Advances in the use of machine learning to catch check fraud have resulted in $1 billion in recovery, the department says.
Treasury says that its “risk-based screening” prevented $500 million in bad payments, and that “identifying and prioritizing high-risk transactions” stopped $2.5 billion. Finally, “efficiencies in payment processing schedule” yielded $180 million in prevention.
The department can’t give more details or specific examples due to “the nature of the schemes,” the spokesperson said.
“We’ve made significant progress during the past year,” Treasury Deputy Secretary Wally Adeyemo said in a statement. “We will continue to partner with others in the federal government to equip them with the necessary tools, data, and expertise they need to stop improper payments and fraud.”
The department has also expanded the reach of its services by finding new users, it says.
Among the office’s offerings is the Do Not Pay service, which lets agencies cross-check multiple data sources to verify eligibility before issuing payments to a vendor, grantee, loan recipient or person receiving benefits.
Earlier this year, the Labor Department announced with the Treasury that state unemployment agencies would have streamlined access to the system. The jobless aid system saw an uptick in fraudsters submitting applications during the pandemic, often by using identity theft to try to get benefits.
Do Not Pay’s data includes the Social Security Administration’s Death Master File, which the Treasury got access to on a pilot basis late last year after Congress included it in an appropriations law.
The appropriately-named SSA database houses information about deceased individuals so that agencies can cross check outgoing payments to make sure that the government doesn’t send them to dead people, as the IRS did during the coronavirus pandemic.
The $4 billion-plus number being touted by the Treasury includes both fraud and improper payments.

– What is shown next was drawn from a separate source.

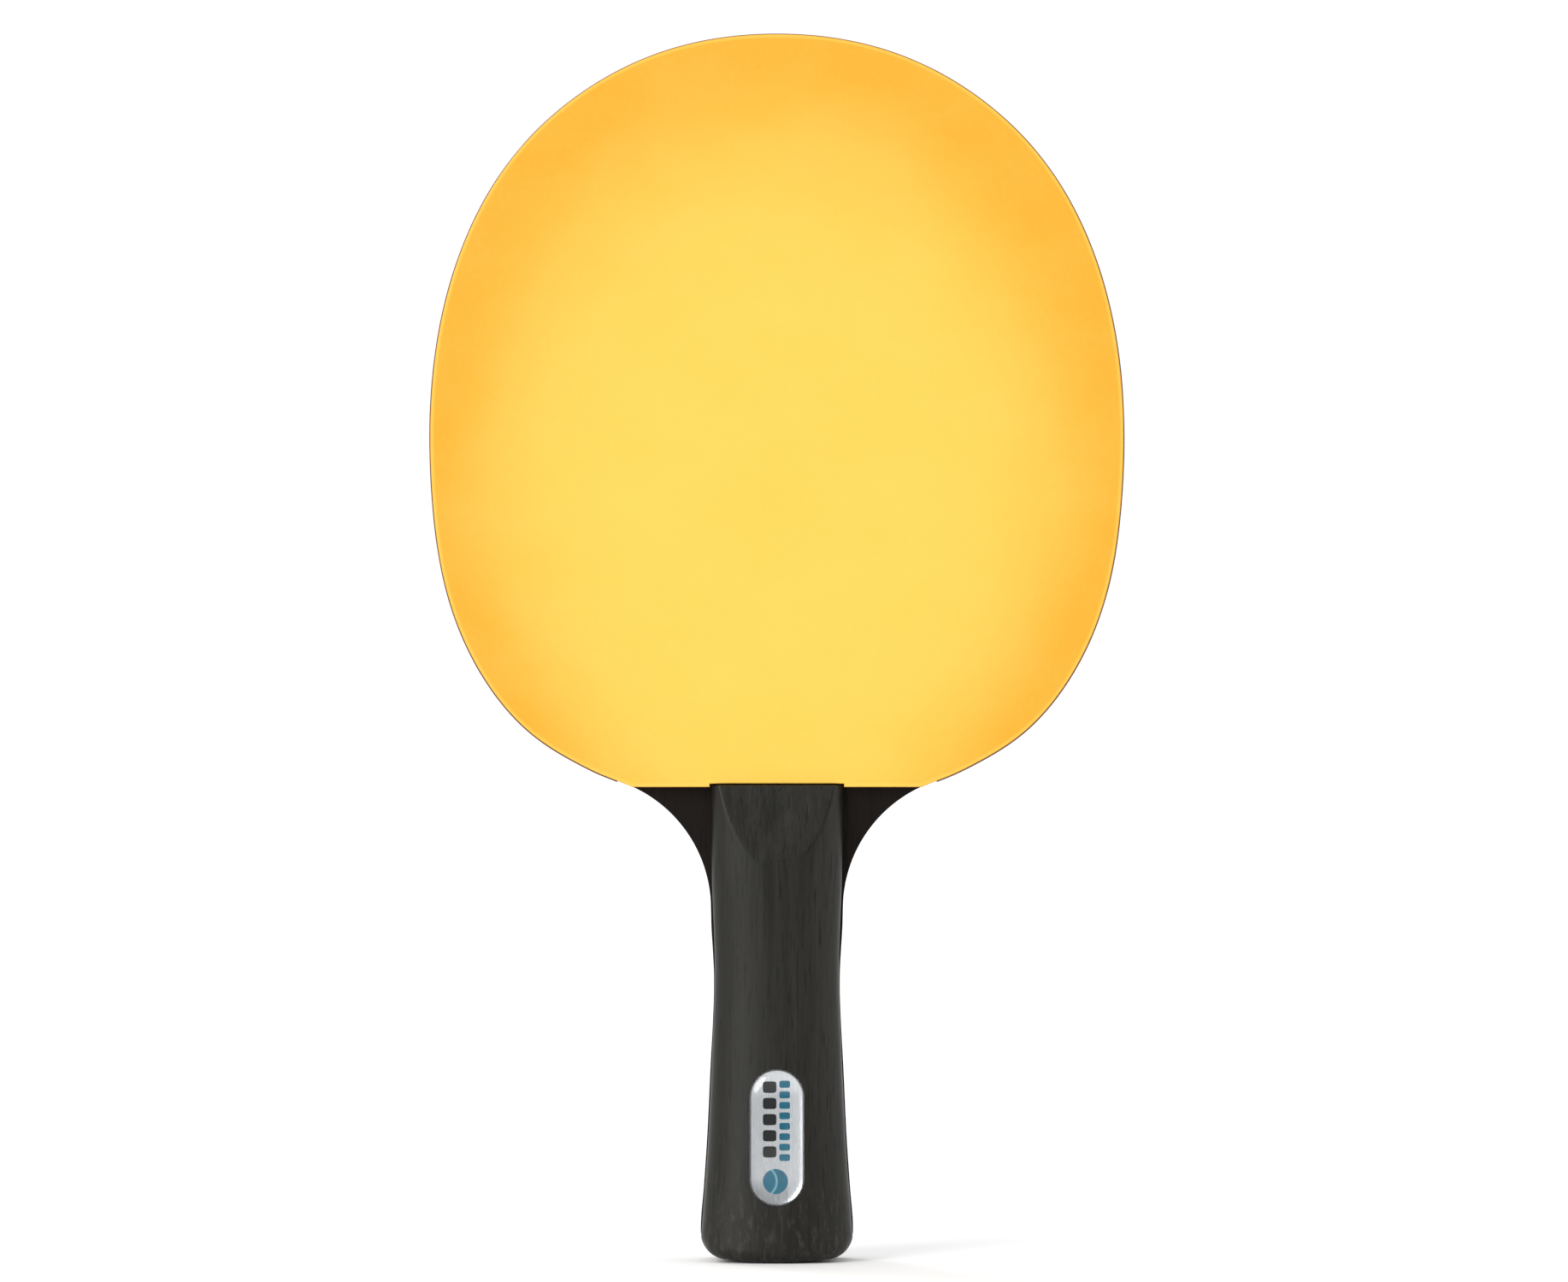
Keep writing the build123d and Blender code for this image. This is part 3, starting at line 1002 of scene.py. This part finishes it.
corners = [(-1, -1), (1, -1), (1, 1), (-1, 1)]
floor_corners = [(x * FLOOR_HALF, y * FLOOR_HALF, FLOOR_Z) for x, y in corners]
floor_mesh = bpy.data.meshes.new("floor")
floor_mesh.from_pydata(floor_corners, [], [(0, 1, 2, 3)])
floor = bpy.data.objects.new("floor", floor_mesh)
bpy.context.scene.collection.objects.link(floor)
paper = Shader("paper_floor", Roughness=0.9)
fibres = paper.noise(paper.scaled((1, 1, 1)), 40.0, 3.0)
paper_colour = paper.ramp(fibres, [(0.0, 0.90), (1.0, 0.93)])
floor_mesh.materials.append(paper.feed(Base_Color=paper_colour))

# The studio is brighter behind the object than in front of it
world = bpy.data.worlds.new("studio")
world.use_nodes = True
sky = world.node_tree
sky_place = sky.nodes.new("ShaderNodeTexCoord").outputs["Generated"]
sky_split = sky.nodes.new("ShaderNodeSeparateXYZ")
sky.links.new(sky_place, sky_split.inputs[0])
sky_range = sky.nodes.new("ShaderNodeMapRange")
sky_range.interpolation_type = "SMOOTHSTEP"
sky.links.new(sky_split.outputs[1], sky_range.inputs["Value"])
for key, value in {"From Min": -1.0, "From Max": 0.1, "To Min": 0.35, "To Max": 1.04}.items():
    sky_range.inputs[key].default_value = value
sky.links.new(sky_range.outputs[0], sky.nodes["Background"].inputs["Strength"])
sky.nodes["Background"].inputs["Color"].default_value = (1, 1, 1, 1)
bpy.context.scene.world = world


def soft_light(name, direction, spread, strength):
    """A sun that shines along the direction, with soft shadows from its spread in degrees."""
    data = bpy.data.lights.new(name, "SUN")
    data.angle = math.radians(spread)
    data.energy = strength
    light = bpy.data.objects.new(name, data)
    light.rotation_euler = Vector(direction).to_track_quat("-Z", "Y").to_euler()
    bpy.context.scene.collection.objects.link(light)


soft_light("key", (0.62, 0.8, -0.42), 34, 1.95)
soft_light("fill", (-0.85, 0.35, -0.5), 60, 0.30)
soft_light("back", (0.55, -0.75, -0.5), 25, 0.8)

bpy.context.scene.view_settings.view_transform = "Standard"
bpy.context.scene.view_settings.look = "None"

While fraud includes willful misrepresentation, improper payments include those that shouldn’t have been made or were made in the wrong amount. That can be the fault of the government, as opposed to the person receiving a payment or benefit.
The Treasury is the “government's central disbursing agency,” it says, so it is “uniquely positioned to support federal programs proactively mitigate the risk of financial fraud by leveraging data and emerging technologies.”
The department disburses over 1.4 billion payments accounting for more than $6.9 trillion to over 100 million people annually.